### MATERIAL PROVIDED:
---+---
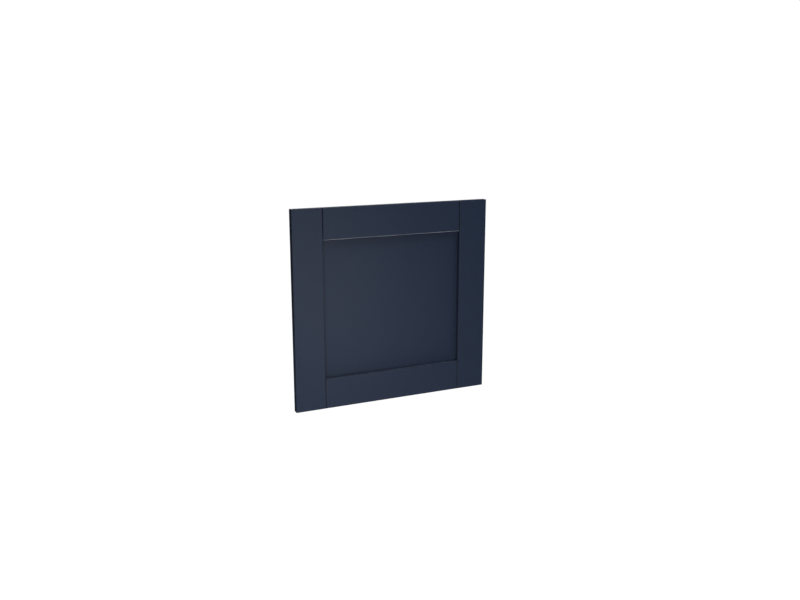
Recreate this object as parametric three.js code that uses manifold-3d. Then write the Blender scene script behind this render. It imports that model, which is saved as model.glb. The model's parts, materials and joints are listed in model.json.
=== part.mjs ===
// A shaker cabinet door: two stiles and two rails, grooved all round for a thin flat panel.
//
// Units are millimetres and +Z is up. X runs across the door, to the right as it is seen from
// the room, and Y runs from the room into the cabinet. The origin is at the middle of the
// door's bottom edge, so the front face lies at half the thickness on the -Y side.

import * as THREE from 'three';
import { mergeVertices } from 'three/addons/utils/BufferGeometryUtils.js';
import Module from 'manifold-3d';

// The whole door. It covers a cabinet 600 wide, less a 1.5 joint on each side.
const doorWidth = 597;
const doorHeight = 570;
const doorThickness = 19;

// Frame members. The inner bevel is the front arris round the panel; the stiles carry theirs
// from end to end, so it also draws the fine line between each stile and the rails.
const stileWidth = 88;
const railWidth = 88;
const innerBevel = 1.5;
const outerArris = 0.8;

// Panel and the groove that holds it. The lip is the wood left behind the groove.
const panelThickness = 6;
const panelArris = 0.6;
const grooveDepth = 13;
const grooveLip = 2.7;

// Rubber spacers in the groove, which centre the panel and stop it rattling.
const spacerDiameter = 5;
const spacerLength = 14;
const spacersPerSide = 2;

// Dowels, a pair in each corner joint. The room is the spare depth of bore past each end.
const dowelDiameter = 6;
const dowelLength = 50;
const dowelArris = 1;
const dowelPitch = 32;
const dowelRoom = 1.5;
const dowelClearance = 0.25;

// Tape that covers the sawn ends of the stiles.
const tapeThickness = 1;

// Bores for concealed cup hinges, in the back of the right stile. The margin is from the
// door's edge to the rim of the cup, and the end distance is to the cup's centre.
const cupDiameter = 35;
const cupDepth = 13;
const cupMargin = 5;
const cupEndDistance = 100;
const cupScrewPitch = 45;
const cupScrewOffset = 9.5;
const cupScrewDiameter = 2.5;
const cupScrewDepth = 10;

// Clearance between pieces that touch, and how far a cutter runs past the face it opens.
const gap = 0.3;
const overrun = 1;

// Number of sides on round work.
const boreSides = 24;
const cupSides = 64;
const screwSides = 12;
const spacerSides = 12;
const spacerCapSteps = 4;

// Places that follow from the sizes. Depths are measured from the front face.
const grooveBack = doorThickness - grooveLip;
const panelBack = grooveBack - gap;
const panelFront = panelBack - panelThickness;
const grooveFront = panelFront - gap;
const grooveMiddle = (grooveFront + grooveBack) / 2;
const panelEntry = grooveDepth - spacerDiameter - 2 * gap;
const endInset = tapeThickness + gap;
const openingWidth = doorWidth - 2 * stileWidth;
const openingHeight = doorHeight - 2 * railWidth;
const railLength = openingWidth - 2 * gap;
const railWeb = railWidth - grooveDepth;
const boreDiameter = dowelDiameter + 2 * dowelClearance;
const boreDepth = dowelLength / 2 + dowelRoom;
const dowelSetbacks = [
  { place: 'outer', distance: (railWeb - dowelPitch) / 2 },
  { place: 'inner', distance: (railWeb + dowelPitch) / 2 },
];
const cupEdgeDistance = cupMargin + cupDiameter / 2;

const quarterTurn = Math.PI / 2;

const wasm = await Module();
wasm.setup();

// Each piece has a material of its own, from one of four finishes.
const finishes = {
  navyWrap: { color: 0x353c4c, roughness: 0.48, metalness: 0 },
  navyTape: { color: 0x323948, roughness: 0.52, metalness: 0 },
  beech: { color: 0xc9a272, roughness: 0.7, metalness: 0 },
  rubber: { color: 0x1c1c1d, roughness: 0.85, metalness: 0 },
};

function piece(name, geometry, finish) {
  const material = new THREE.MeshStandardMaterial({ ...finishes[finish], flatShading: true });
  const mesh = new THREE.Mesh(geometry, material);
  mesh.name = name;
  return mesh;
}

function toSolid(geometry) {
  const bare = geometry.clone();
  bare.deleteAttribute('normal');
  bare.deleteAttribute('uv');
  const merged = mergeVertices(bare);
  return new wasm.Manifold(new wasm.Mesh({
    numProp: 3,
    vertProperties: new Float32Array(merged.attributes.position.array),
    triVerts: new Uint32Array(merged.index.array),
  }));
}

function toGeometry(solid) {
  const { vertProperties, triVerts } = solid.getMesh();
  const geometry = new THREE.BufferGeometry();
  geometry.setAttribute('position', new THREE.BufferAttribute(vertProperties, 3));
  geometry.setIndex(new THREE.BufferAttribute(triVerts, 1));
  geometry.computeVertexNormals();
  return geometry;
}

function cutAll(solid, cutters) {
  return cutters.reduce((rest, cutter) => rest.subtract(toSolid(cutter)), solid);
}

// ---- Frame members -------------------------------------------------------------------
// A member is drawn in its own frame: X from its outer edge to its inner edge, Y from its
// front face to its back face, and Z along its length. A quarter turn about Y takes each
// member to the next side of the frame, with its outer edge always outwards.

function outline(points) {
  return new THREE.Shape(points.map(([x, y]) => new THREE.Vector2(x, y)));
}

function memberOutline(width) {
  return outline([
    [outerArris, 0],
    [width - innerBevel, 0],
    [width, innerBevel],
    [width, grooveFront],
    [width - grooveDepth, grooveFront],
    [width - grooveDepth, grooveBack],
    [width, grooveBack],
    [width, doorThickness - outerArris],
    [width - outerArris, doorThickness],
    [outerArris, doorThickness],
    [0, doorThickness - outerArris],
    [0, outerArris],
  ]);
}

function tapeOutline() {
  return outline([
    [outerArris, 0],
    [stileWidth - innerBevel, 0],
    [stileWidth, innerBevel],
    [stileWidth, doorThickness - outerArris],
    [stileWidth - outerArris, doorThickness],
    [outerArris, doorThickness],
    [0, doorThickness - outerArris],
    [0, outerArris],
  ]);
}

function extrude(shape, length, start) {
  const geometry = new THREE.ExtrudeGeometry(shape, { depth: length, bevelEnabled: false });
  return geometry.translate(0, 0, start);
}

function cylinder(diameter, length, sides) {
  return new THREE.CylinderGeometry(diameter / 2, diameter / 2, length, sides);
}

// Bores across a stile, from its inner edge, at both ends of its length.
function stileDowelBores() {
  const length = boreDepth + overrun;
  const middle = stileWidth - boreDepth + length / 2;
  return dowelSetbacks.flatMap(({ distance }) => [distance, doorHeight - distance].map(
    (along) => cylinder(boreDiameter, length, boreSides)
      .rotateZ(quarterTurn)
      .translate(middle, grooveMiddle, along),
  ));
}

// Cup and screw bores for one hinge, from the back face of a stile.
function hingeBores(along) {
  const cup = cylinder(cupDiameter, cupDepth + overrun, cupSides)
    .translate(cupEdgeDistance, doorThickness - cupDepth + (cupDepth + overrun) / 2, along);
  const screws = [-1, 1].map((side) => cylinder(cupScrewDiameter, cupScrewDepth + overrun, screwSides)
    .translate(
      cupEdgeDistance + cupScrewOffset,
      doorThickness - cupScrewDepth + (cupScrewDepth + overrun) / 2,
      along + side * cupScrewPitch / 2,
    ));
  return [cup, ...screws];
}

function stileGeometry(hingeDistances) {
  const body = extrude(memberOutline(stileWidth), doorHeight - 2 * endInset, endInset);
  const bores = [...stileDowelBores(), ...hingeDistances.flatMap(hingeBores)];
  return toGeometry(cutAll(toSolid(body), bores));
}

// A rail's tongues are one bar that runs through it and out of both ends. They fill the
// stiles' grooves from the end tape down to the panel.
function railGeometry() {
  const body = extrude(memberOutline(railWidth), railLength, 0);
  const tongueWidth = railWeb - gap - endInset;
  const tongue = new THREE.BoxGeometry(tongueWidth, panelThickness, railLength + 2 * grooveDepth)
    .translate(endInset + tongueWidth / 2, grooveMiddle, railLength / 2);
  const cutLength = grooveDepth + overrun + boreDepth;
  const bores = dowelSetbacks.flatMap(({ distance }) => [0, railLength].map((end) => {
    const inwards = end === 0 ? 1 : -1;
    return cylinder(boreDiameter, cutLength, boreSides)
      .rotateX(quarterTurn)
      .translate(distance, grooveMiddle, end + inwards * (boreDepth - cutLength / 2));
  }));
  return toGeometry(cutAll(toSolid(body).add(toSolid(tongue)), bores));
}

// One side of the frame: its corner on the door's outline, and its quarter turns from the
// left stile's place.
function frameSide(x, z, turns, meshes) {
  const side = new THREE.Group();
  side.position.set(x, -doorThickness / 2, z);
  side.rotation.y = turns * quarterTurn;
  side.add(...meshes);
  return side;
}

function endTapes(first, last) {
  return [[first, 0], [last, doorHeight - tapeThickness]].map(([name, start]) => piece(
    `end_tape_${name}`,
    extrude(tapeOutline(), tapeThickness, start),
    'navyTape',
  ));
}

function frameMembers() {
  const hingeDistances = [cupEndDistance, doorHeight - cupEndDistance];
  const shoulder = openingWidth / 2 - gap;
  return [
    frameSide(-doorWidth / 2, 0, 0, [
      piece('left_stile', stileGeometry([]), 'navyWrap'),
      ...endTapes('bottom_left', 'top_left'),
    ]),
    frameSide(-shoulder, doorHeight, 1, [piece('top_rail', railGeometry(), 'navyWrap')]),
    frameSide(doorWidth / 2, doorHeight, 2, [
      piece('right_stile', stileGeometry(hingeDistances), 'navyWrap'),
      ...endTapes('top_right', 'bottom_right'),
    ]),
    frameSide(shoulder, 0, 3, [piece('bottom_rail', railGeometry(), 'navyWrap')]),
  ];
}

// ---- Panel and spacers ---------------------------------------------------------------

function centrePanel() {
  const halfWidth = openingWidth / 2 + panelEntry - panelArris;
  const halfHeight = openingHeight / 2 + panelEntry - panelArris;
  const face = outline([
    [-halfWidth, -halfHeight],
    [halfWidth, -halfHeight],
    [halfWidth, halfHeight],
    [-halfWidth, halfHeight],
  ]);
  const flat = panelThickness - 2 * panelArris;
  const board = new THREE.ExtrudeGeometry(face, {
    depth: flat,
    bevelThickness: panelArris,
    bevelSize: panelArris,
    bevelSegments: 1,
  }).translate(0, 0, -flat / 2).rotateX(quarterTurn);
  const panel = piece('centre_panel', board, 'navyWrap');
  panel.position.set(0, grooveMiddle - doorThickness / 2, doorHeight / 2);
  return panel;
}

// Spacers lie at the bottom of the grooves, evenly along each side of the panel.
function panelSpacers() {
  const fromMiddle = (opening) => opening / 2 + grooveDepth - gap - spacerDiameter / 2;
  const sides = [
    { side: 'left', across: -fromMiddle(openingWidth), run: openingHeight, upright: true },
    { side: 'right', across: fromMiddle(openingWidth), run: openingHeight, upright: true },
    { side: 'top', across: fromMiddle(openingHeight), run: openingWidth, upright: false },
    { side: 'bottom', across: -fromMiddle(openingHeight), run: openingWidth, upright: false },
  ];
  const middle = new THREE.Group();
  middle.position.set(0, grooveMiddle - doorThickness / 2, doorHeight / 2);
  for (const { side, across, run, upright } of sides) {
    for (let i = 0; i < spacersPerSide; i += 1) {
      const along = run * ((i + 0.5) / spacersPerSide - 0.5);
      const shape = new THREE.CapsuleGeometry(
        spacerDiameter / 2,
        spacerLength - spacerDiameter,
        spacerCapSteps,
        spacerSides,
      );
      const spacer = piece(`panel_spacer_${side}_${i + 1}`, shape, 'rubber');
      if (upright) {
        spacer.position.set(across, 0, along);
        spacer.rotation.x = quarterTurn;
      } else {
        spacer.position.set(along, 0, across);
        spacer.rotation.z = quarterTurn;
      }
      middle.add(spacer);
    }
  }
  return middle;
}

// ---- Dowels --------------------------------------------------------------------------

function dowelGeometry() {
  const radius = dowelDiameter / 2;
  const half = dowelLength / 2;
  const profile = [
    [0, -half],
    [radius - dowelArris, -half],
    [radius, dowelArris - half],
    [radius, half - dowelArris],
    [radius - dowelArris, half],
    [0, half],
  ].map(([r, y]) => new THREE.Vector2(r, y));
  return new THREE.LatheGeometry(profile, boreSides);
}

function cornerDowels() {
  const dowels = [];
  const jointPlane = openingWidth / 2 - gap / 2;
  for (const [side, x] of [['left', -jointPlane], ['right', jointPlane]]) {
    for (const { place, distance } of dowelSetbacks) {
      for (const [end, z] of [['bottom', distance], ['top', doorHeight - distance]]) {
        const dowel = piece(`dowel_${end}_${side}_${place}`, dowelGeometry(), 'beech');
        dowel.position.set(x, grooveMiddle - doorThickness / 2, z);
        dowel.rotation.z = quarterTurn;
        dowels.push(dowel);
      }
    }
  }
  return dowels;
}

const door = new THREE.Group();
door.name = 'shaker_cabinet_door';
door.add(...frameMembers(), centrePanel(), panelSpacers(), ...cornerDowels());

export default door;
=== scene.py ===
"""A shaker cabinet door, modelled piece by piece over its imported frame.

Run as a script, this registers an add-on, makes every piece with its operators and sets the
stage. Lengths are in metres. The door stands on the floor, its front looks along -Y, X runs
to the right as it is seen from the room, and Z is up.
"""

import json
import math
from contextlib import contextmanager

import bmesh
import bpy
from bpy.props import FloatProperty, FloatVectorProperty, IntProperty, PointerProperty
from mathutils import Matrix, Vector


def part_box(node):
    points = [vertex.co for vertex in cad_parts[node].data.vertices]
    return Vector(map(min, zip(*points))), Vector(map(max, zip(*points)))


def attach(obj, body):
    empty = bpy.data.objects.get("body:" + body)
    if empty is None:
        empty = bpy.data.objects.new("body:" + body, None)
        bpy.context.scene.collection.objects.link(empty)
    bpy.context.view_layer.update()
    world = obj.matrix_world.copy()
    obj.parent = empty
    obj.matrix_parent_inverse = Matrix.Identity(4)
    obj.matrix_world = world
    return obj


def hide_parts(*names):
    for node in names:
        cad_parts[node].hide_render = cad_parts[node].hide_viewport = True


bl_info = {
    "name": "Shaker Cabinet Door",
    "version": (1, 0, 0),
    "blender": (4, 5, 0),
    "location": "View3D > Sidebar > Shaker Door",
    "description": "Models a framed cabinet door with a recessed panel",
    "category": "Add Mesh",
}

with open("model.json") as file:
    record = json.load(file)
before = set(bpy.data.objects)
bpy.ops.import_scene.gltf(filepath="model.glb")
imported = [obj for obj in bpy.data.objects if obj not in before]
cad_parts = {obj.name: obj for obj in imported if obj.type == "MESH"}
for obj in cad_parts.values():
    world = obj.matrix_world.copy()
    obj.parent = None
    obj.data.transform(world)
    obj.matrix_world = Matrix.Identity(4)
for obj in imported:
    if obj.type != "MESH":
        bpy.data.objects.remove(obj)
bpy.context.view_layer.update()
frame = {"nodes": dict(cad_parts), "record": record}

MM = 0.001
TOUCH = 0.01 * MM  # two places nearer than this are the same place
SAME_WAY = 0.99  # directions whose product is above this point the same way
SQUARE = 0.999  # a normal with a part above this is square to the door
LEANING = 0.1  # a normal with a part above this leans that way
SMOOTH_ANGLE = math.radians(40)  # edges flatter than this are shaded smooth
X, Y, Z = 0, 1, 2
UP = Vector((0, 0, 1))
RIGHT = Vector((1, 0, 0))
BACK = Vector((0, 1, 0))

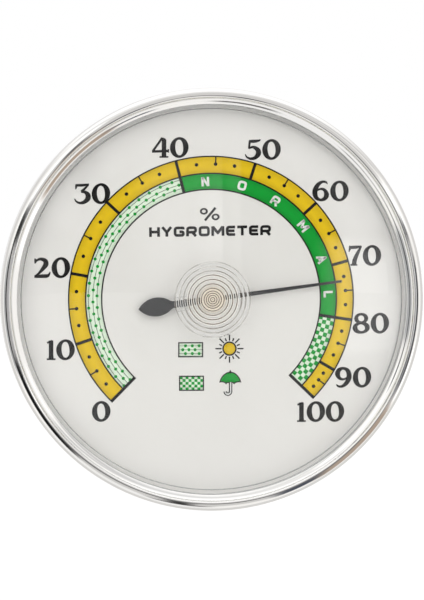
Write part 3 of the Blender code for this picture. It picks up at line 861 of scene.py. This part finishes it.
---+---
### AIM OF THE EXERCISE:
Repeat the material word for word from its opening line up to and including the line containing "const grooveLip = 2.7;".

### FINAL ANSWER:
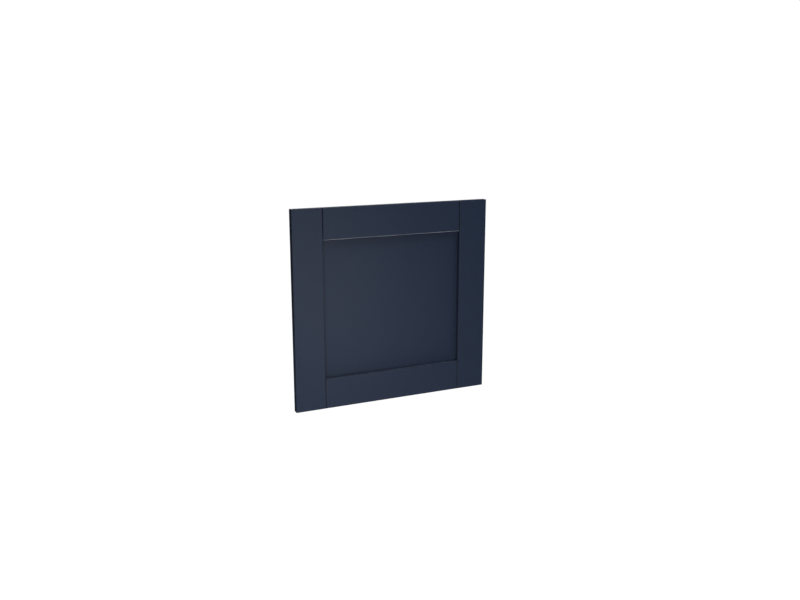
Recreate this object as parametric three.js code that uses manifold-3d. Then write the Blender scene script behind this render. It imports that model, which is saved as model.glb. The model's parts, materials and joints are listed in model.json.
=== part.mjs ===
// A shaker cabinet door: two stiles and two rails, grooved all round for a thin flat panel.
//
// Units are millimetres and +Z is up. X runs across the door, to the right as it is seen from
// the room, and Y runs from the room into the cabinet. The origin is at the middle of the
// door's bottom edge, so the front face lies at half the thickness on the -Y side.

import * as THREE from 'three';
import { mergeVertices } from 'three/addons/utils/BufferGeometryUtils.js';
import Module from 'manifold-3d';

// The whole door. It covers a cabinet 600 wide, less a 1.5 joint on each side.
const doorWidth = 597;
const doorHeight = 570;
const doorThickness = 19;

// Frame members. The inner bevel is the front arris round the panel; the stiles carry theirs
// from end to end, so it also draws the fine line between each stile and the rails.
const stileWidth = 88;
const railWidth = 88;
const innerBevel = 1.5;
const outerArris = 0.8;

// Panel and the groove that holds it. The lip is the wood left behind the groove.
const panelThickness = 6;
const panelArris = 0.6;
const grooveDepth = 13;
const grooveLip = 2.7;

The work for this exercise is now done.